▶ _Your task_
Would you return all of this data exactly, leaving nothing out?

# # # # # # #

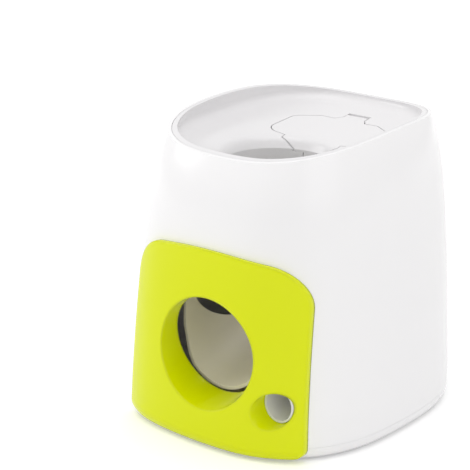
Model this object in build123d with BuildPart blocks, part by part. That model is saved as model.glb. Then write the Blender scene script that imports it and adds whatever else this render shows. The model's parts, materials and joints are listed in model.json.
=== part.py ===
"""Ball-fed treat dispenser: a ball dropped in the top lands on a tilting scoop, rolls out of the
front, and the scoop's tilt turns a small drum that pours one dose of treats.

Millimetres, +Z up, front towards -Y. The origin is on the floor, under the middle of the base.
"""
import os
from math import acos, atan2, cos, degrees, hypot, pi, radians, sin, sqrt, tan

from build123d import *

os.makedirs("parts", exist_ok=True)

# Ball and its path
ball_d = 65.0
path_x = 6.0
throat_y = -32.0
throat_r = 37.0

# Housing outline: height on the middle line, forward tilt in degrees, half width, half depth
outline = [
    (0.0, 0.0, 97.6, 111.0),
    (9.0, 0.0, 101.0, 114.6),
    (25.0, 0.0, 100.5, 114.3),
    (63.0, 0.0, 98.6, 112.4),
    (105.0, 0.0, 95.6, 109.2),
    (147.0, 0.8, 92.0, 105.2),
    (176.0, 2.0, 88.2, 101.0),
    (194.0, 3.2, 84.6, 96.4),
    (204.0, 3.6, 82.0, 92.6),
    (222.0, 3.6, 75.5, 84.0),
]
squareness = 2.7
outline_points = 28
rows_between = 2
past_all = 400.0
wall = 2.6
foot_h = 2.0
seam_z = 10.0
seat_gap = 0.2

# Rim: it crowns along the depth and rises towards the sides
rim_crown_z = 211.3
rim_crown_y = 42.0
rim_crown_r = 660.0
rim_side_r = 1200.0

# Funnel tray
tray_wall = 2.4
tray_band_low_z = 184.0
tray_hollow_z = 201.0
tray_hollow_tilt = 3.6
skirt_wall = 2.2
throat_lip_z = 190.0
skirt_h = 22.0

# Dish: height, tilt, half width, half depth, centre x, centre y, squareness, side share of offset
dish = [
    (224.0, 3.6, 69.6, 78.0, 0.0, 0.0, 2.7, 1.0),
    (212.0, 3.6, 73.6, 83.2, 0.0, 0.0, 2.7, 1.0),
    (203.5, 3.6, 75.2, 85.4, 0.0, 0.0, 2.7, 0.9),
    (199.0, 3.2, 71.0, 81.5, 0.3, -0.8, 2.6, 0.5),
    (196.6, 2.7, 63.0, 73.0, 1.4, -6.0, 2.4, 0.25),
    (194.2, 2.0, 51.0, 57.5, 3.6, -18.5, 2.2, 0.25),
    (190.0, 0.8, 40.6, 41.0, 5.6, -30.8, 2.0, 0.7),
    (182.0, 0.0, 36.0, 36.0, 6.0, -32.0, 2.0, 1.0),
]

# Treat lid, seen from above
lid_x = 6.0
lid_half_w = 41.0
lid_front_y = 3.0
lid_back_y = 51.0
lid_corner_r = 9.0
lid_gap = 0.6
lid_side_y = 40.0
lid_shoulder_half_w = 24.0
lid_tab_root_half_w = 14.0
lid_tab_half_w = 9.0
lid_tab_straight_y = 57.0
lid_slot_back_gap = 1.0
lid_step_half_w = 24.0
lid_step = 3.5
lid_ledge = 3.0
lid_ledge_t = 2.4
lid_collar = 2.0
lid_under_gap = 0.35
tongue_half_w = 6.0
tongue_low_z = 176.0
lid_block_z = (160.0, 240.0)
tongue_block_h = 60.0
hinge_y = 61.0
hinge_z = 196.2
hinge_pin_r = 1.25
hinge_barrel_r = 3.2
hinge_cheek_w = 3.0
hinge_cheek_r = 4.0
running_gap = 0.05

# Front panel
panel_t = 3.0
panel_x = 8.0
panel_half_w = 72.0
panel_taper = 4.0
panel_low_z = 2.8
panel_top_z = 138.3
panel_arch = 8.0
panel_top_r = 30.0
panel_low_r = 7.0

# Ball exit
exit_x = 10.5
exit_z = 67.0
exit_r = 39.0
sleeve_back_y = -92.0
sleeve_back_r = 35.8
sleeve_back_z = 70.5
sleeve_front_y = -118.0
sleeve_wall = 2.2
sleeve_lean = 12.4
hole_gap = 0.6

# Treat exit and chute
treat_exit = (61.1, -106.0, 36.7)
treat_r = 12.2
treat_sleeve_wall = 1.8
treat_sleeve_back_y = -89.0
chute_wall = 1.4
chute_front_y = -97.0
chute_gap = 0.35
chute_top_z = 72.0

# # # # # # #

▶ _Exercise response_
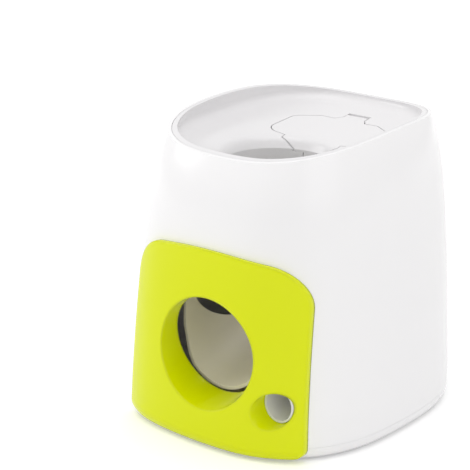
Model this object in build123d with BuildPart blocks, part by part. That model is saved as model.glb. Then write the Blender scene script that imports it and adds whatever else this render shows. The model's parts, materials and joints are listed in model.json.
=== part.py ===
"""Ball-fed treat dispenser: a ball dropped in the top lands on a tilting scoop, rolls out of the
front, and the scoop's tilt turns a small drum that pours one dose of treats.

Millimetres, +Z up, front towards -Y. The origin is on the floor, under the middle of the base.
"""
import os
from math import acos, atan2, cos, degrees, hypot, pi, radians, sin, sqrt, tan

from build123d import *

os.makedirs("parts", exist_ok=True)

# Ball and its path
ball_d = 65.0
path_x = 6.0
throat_y = -32.0
throat_r = 37.0

# Housing outline: height on the middle line, forward tilt in degrees, half width, half depth
outline = [
    (0.0, 0.0, 97.6, 111.0),
    (9.0, 0.0, 101.0, 114.6),
    (25.0, 0.0, 100.5, 114.3),
    (63.0, 0.0, 98.6, 112.4),
    (105.0, 0.0, 95.6, 109.2),
    (147.0, 0.8, 92.0, 105.2),
    (176.0, 2.0, 88.2, 101.0),
    (194.0, 3.2, 84.6, 96.4),
    (204.0, 3.6, 82.0, 92.6),
    (222.0, 3.6, 75.5, 84.0),
]
squareness = 2.7
outline_points = 28
rows_between = 2
past_all = 400.0
wall = 2.6
foot_h = 2.0
seam_z = 10.0
seat_gap = 0.2

# Rim: it crowns along the depth and rises towards the sides
rim_crown_z = 211.3
rim_crown_y = 42.0
rim_crown_r = 660.0
rim_side_r = 1200.0

# Funnel tray
tray_wall = 2.4
tray_band_low_z = 184.0
tray_hollow_z = 201.0
tray_hollow_tilt = 3.6
skirt_wall = 2.2
throat_lip_z = 190.0
skirt_h = 22.0

# Dish: height, tilt, half width, half depth, centre x, centre y, squareness, side share of offset
dish = [
    (224.0, 3.6, 69.6, 78.0, 0.0, 0.0, 2.7, 1.0),
    (212.0, 3.6, 73.6, 83.2, 0.0, 0.0, 2.7, 1.0),
    (203.5, 3.6, 75.2, 85.4, 0.0, 0.0, 2.7, 0.9),
    (199.0, 3.2, 71.0, 81.5, 0.3, -0.8, 2.6, 0.5),
    (196.6, 2.7, 63.0, 73.0, 1.4, -6.0, 2.4, 0.25),
    (194.2, 2.0, 51.0, 57.5, 3.6, -18.5, 2.2, 0.25),
    (190.0, 0.8, 40.6, 41.0, 5.6, -30.8, 2.0, 0.7),
    (182.0, 0.0, 36.0, 36.0, 6.0, -32.0, 2.0, 1.0),
]

# Treat lid, seen from above
lid_x = 6.0
lid_half_w = 41.0
lid_front_y = 3.0
lid_back_y = 51.0
lid_corner_r = 9.0
lid_gap = 0.6
lid_side_y = 40.0
lid_shoulder_half_w = 24.0
lid_tab_root_half_w = 14.0
lid_tab_half_w = 9.0
lid_tab_straight_y = 57.0
lid_slot_back_gap = 1.0
lid_step_half_w = 24.0
lid_step = 3.5
lid_ledge = 3.0
lid_ledge_t = 2.4
lid_collar = 2.0
lid_under_gap = 0.35
tongue_half_w = 6.0
tongue_low_z = 176.0
lid_block_z = (160.0, 240.0)
tongue_block_h = 60.0
hinge_y = 61.0
hinge_z = 196.2
hinge_pin_r = 1.25
hinge_barrel_r = 3.2
hinge_cheek_w = 3.0
hinge_cheek_r = 4.0
running_gap = 0.05

# Front panel
panel_t = 3.0
panel_x = 8.0
panel_half_w = 72.0
panel_taper = 4.0
panel_low_z = 2.8
panel_top_z = 138.3
panel_arch = 8.0
panel_top_r = 30.0
panel_low_r = 7.0

# Ball exit
exit_x = 10.5
exit_z = 67.0
exit_r = 39.0
sleeve_back_y = -92.0
sleeve_back_r = 35.8
sleeve_back_z = 70.5
sleeve_front_y = -118.0
sleeve_wall = 2.2
sleeve_lean = 12.4
hole_gap = 0.6

# Treat exit and chute
treat_exit = (61.1, -106.0, 36.7)
treat_r = 12.2
treat_sleeve_wall = 1.8
treat_sleeve_back_y = -89.0
chute_wall = 1.4
chute_front_y = -97.0
chute_gap = 0.35
chute_top_z = 72.0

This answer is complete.